Generally, people are not rational. They are efficient. The vast majority of our day-to-day choices are decided heuristically, where we rely on the outcomes of previous decisions and their similarity to the one currently being made. For example, you may check traffic reports before your first day of work in a large, unfamiliar city, but soon you will develop a reliable pattern that – outside of a major catalyst, say, a blizzard – eventually becomes “your” route. When approaching a red traffic light, you don’t stop to consider the low probability of receiving a citation for blowing through it. You don’t even think about the high price to pay for potentially causing a major accident, because you’ve already solved that problem in your head long ago. And so, you stop. When reading the word “blink,” over 75% of readers will physically blink (were you one?), but they probably didn’t do so after a thoughtful consideration of the rational merits of blinking at that time.

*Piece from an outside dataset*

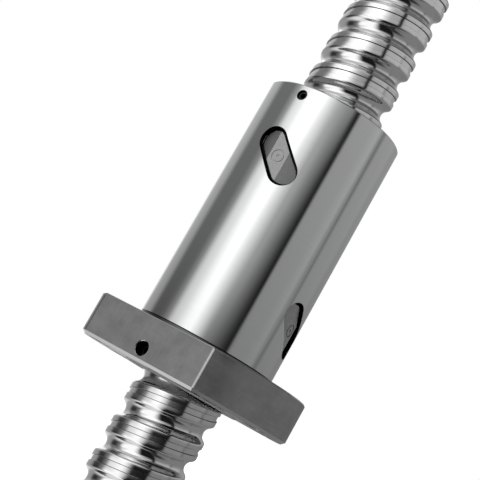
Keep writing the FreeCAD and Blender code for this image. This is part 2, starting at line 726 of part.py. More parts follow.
os.makedirs("parts", exist_ok=True)
for node in nodes:
    node.Shape.exportStep(f"parts/{node.Label}.step")
    print(node.Label, "solids", len(node.Shape.Solids), "volume", round(node.Shape.Volume, 1))
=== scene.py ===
"""A ball screw nut on its screw, on a plain studio floor.

All lengths are in metres, in the nut's own frame: +Z runs along the screw, the flange's mounting
face is at z = 0 and -Y faces the flange flat with the wiper's set screw. Azimuths are in degrees
and count from -Y towards +X.
"""

import math

import bmesh
import bpy
from mathutils import Matrix, Vector


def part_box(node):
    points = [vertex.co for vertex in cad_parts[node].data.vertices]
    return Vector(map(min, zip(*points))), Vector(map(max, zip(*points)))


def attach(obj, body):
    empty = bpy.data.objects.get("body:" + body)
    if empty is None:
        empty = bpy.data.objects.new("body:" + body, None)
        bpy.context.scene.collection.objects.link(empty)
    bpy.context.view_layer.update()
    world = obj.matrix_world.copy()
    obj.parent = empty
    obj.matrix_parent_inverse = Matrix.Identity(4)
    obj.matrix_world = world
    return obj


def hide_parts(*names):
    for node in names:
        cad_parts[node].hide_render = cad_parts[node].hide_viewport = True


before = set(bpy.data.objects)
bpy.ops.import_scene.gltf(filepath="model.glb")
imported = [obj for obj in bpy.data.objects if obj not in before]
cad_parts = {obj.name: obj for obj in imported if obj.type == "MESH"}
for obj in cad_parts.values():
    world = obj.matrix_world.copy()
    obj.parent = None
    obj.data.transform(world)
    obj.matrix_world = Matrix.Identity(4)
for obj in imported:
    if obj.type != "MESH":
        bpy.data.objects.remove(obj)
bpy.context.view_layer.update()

MM = 0.001

# The screw. The profile of its thread is measured along the axis from the middle of the ball
# groove: the groove's arc, the fall of the crest, the rolled lip, and the seam between two lips.
# CREST_FALL is the power of the falling curve.
LEAD = 10 * MM
SCREW_R = 12.5 * MM
END_BEVEL = 1.5 * MM
TRACK_R = 13.2 * MM
GROOVE_R = 2.48 * MM
GROOVE_EDGE = 2.15 * MM
CREST_START = 2.95 * MM
CREST_FALL = 2.2
LIP_END = 4.12 * MM
LIP_CROWN = 0.02 * MM
SEAM_FLOOR = 4.3 * MM
SEAM_DEPTH = 0.4 * MM

# The screw's mesh: its columns, the rows over each stretch of half the profile, and the leads of
# thread that are made past both ends before they are cut off.
COLUMNS = 100
STRETCHES = (
    (0, GROOVE_EDGE, 9),
    (GROOVE_EDGE, CREST_START, 5),
    (CREST_START, LIP_END, 3),
    (LIP_END, SEAM_FLOOR, 6),
    (SEAM_FLOOR, LEAD / 2, 2),
)
SPARE_LEADS = 2

# The nut, as its solids have it. FOOT_R is the radius that the inserts' feet stay inside.
BARREL_R = 20 * MM
BARREL_TOP = 73 * MM
FLANGE_R = 31 * MM
FLANGE_BOTTOM = -12 * MM
FLAT_Y = 24 * MM
NUT_MIDDLE = (BARREL_TOP + FLANGE_BOTTOM) / 2
NUT_HALF = (BARREL_TOP - FLANGE_BOTTOM) / 2
FOOT_R = 18.1 * MM

# The top slot lies on a land of the thread, half a lead above the groove. The groove's height on
# the X axis follows from that.
SLOT_AZIMUTH = 10.5
SLOT_HEIGHT = 52.5 * MM
GROOVE_AT_X = SLOT_HEIGHT + LEAD * ((90 - SLOT_AZIMUTH) / 360 - 0.5)

# Edges sharper than this many degrees stay sharp.
SOLID_EDGE = 28
THREAD_EDGE = 40

# A noise texture keeps between these nearly everywhere.
NOISE_LOW, NOISE_HIGH = 0.3, 0.7

# The screw's marks. It has so many tool lines to the lead. The dark folds take this share of the
# seam's sides and lie no deeper than this. A faced end points along the axis by at least this much,
# and its rings are so many times as high as the tool lines.
TOOL_LINES = (31, 83)
FOLD_SHARE = 0.9
FOLD_DEPTH = 0.7 * MM
FACED_TILT = 0.93
RING_RISE = 12.0

# The camera, fitted to the photograph.
VIEW_AZIMUTH = 36.9
VIEW_ELEVATION = -8.5
VIEW_ROLL = 29.65
VIEW_DISTANCE = 334 * MM
VIEW_TARGET = Vector((-5.0, -3.75, 30.75)) * MM
PHOTO_SIZE = 480
FOCAL_PIXELS = 1224.2

# The studio that the steel mirrors. The tent's wall: azimuth from the camera's side, and grey.
TENT_WALL = [
    (-180, "#c0c0c0"),
    (-168, "#cecece"),
    (-160, "#c0c0c0"),
    (-152, "#989898"),
    (-128, "#8c8c8c"),
    (-116, "#5c5c5c"),
    (-90, "#5c5c5c"),
    (-80, "#7e7e7e"),
    (-70, "#c4c4c4"),
    (-60, "#d4d4d4"),
    (-46, "#f8f8f8"),
    (-36, "#ffffff"),
    (-24, "#d4d4d4"),
    (-10, "#a0a0a0"),
    (8, "#6e6e6e"),
    (20, "#404040"),
    (27, "#161616"),
    (29, "#161616"),
    (33, "#808080"),
    (60, "#828282"),
    (76, "#8c8c8c"),
    (86, "#585858"),
    (93, "#7e7e7e"),
    (124, "#808080"),
    (136, "#767676"),
    (156, "#727272"),
    (172, "#747474"),
    (179, "#8c8c8c"),
]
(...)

Blink again. Building on over 200,000 years of human survival, heuristic thought is estimated to be exponentially faster, more efficient, than rational thought, and without it we would be able to complete only a fraction of our daily tasks. These mental shortcuts also allow us to build upon prior information, saving us from repeating elementary decisions as we process more complex problems. However, we become error prone when heuristics and various forms of cognitive biases permeate areas requiring deeper analytical thought.

Psychologist and Nobel Memorial Prize in Economic Sciences winner Daniel Kahneman explores the depths of fast, heuristic logic and slower, methodical reasoning in his 2011 book Thinking, Fast and slow.

Cognitive Biases

As of today, there are over 200 identified, categorized forms of cognitive bias, roughly half of which can have a direct impact on the actions of a market participant. A fraction of those not only can have a powerful affect in terms of outcomes, but are also highly prevalent amongst most everyone you meet (including those you may find yourself trading against).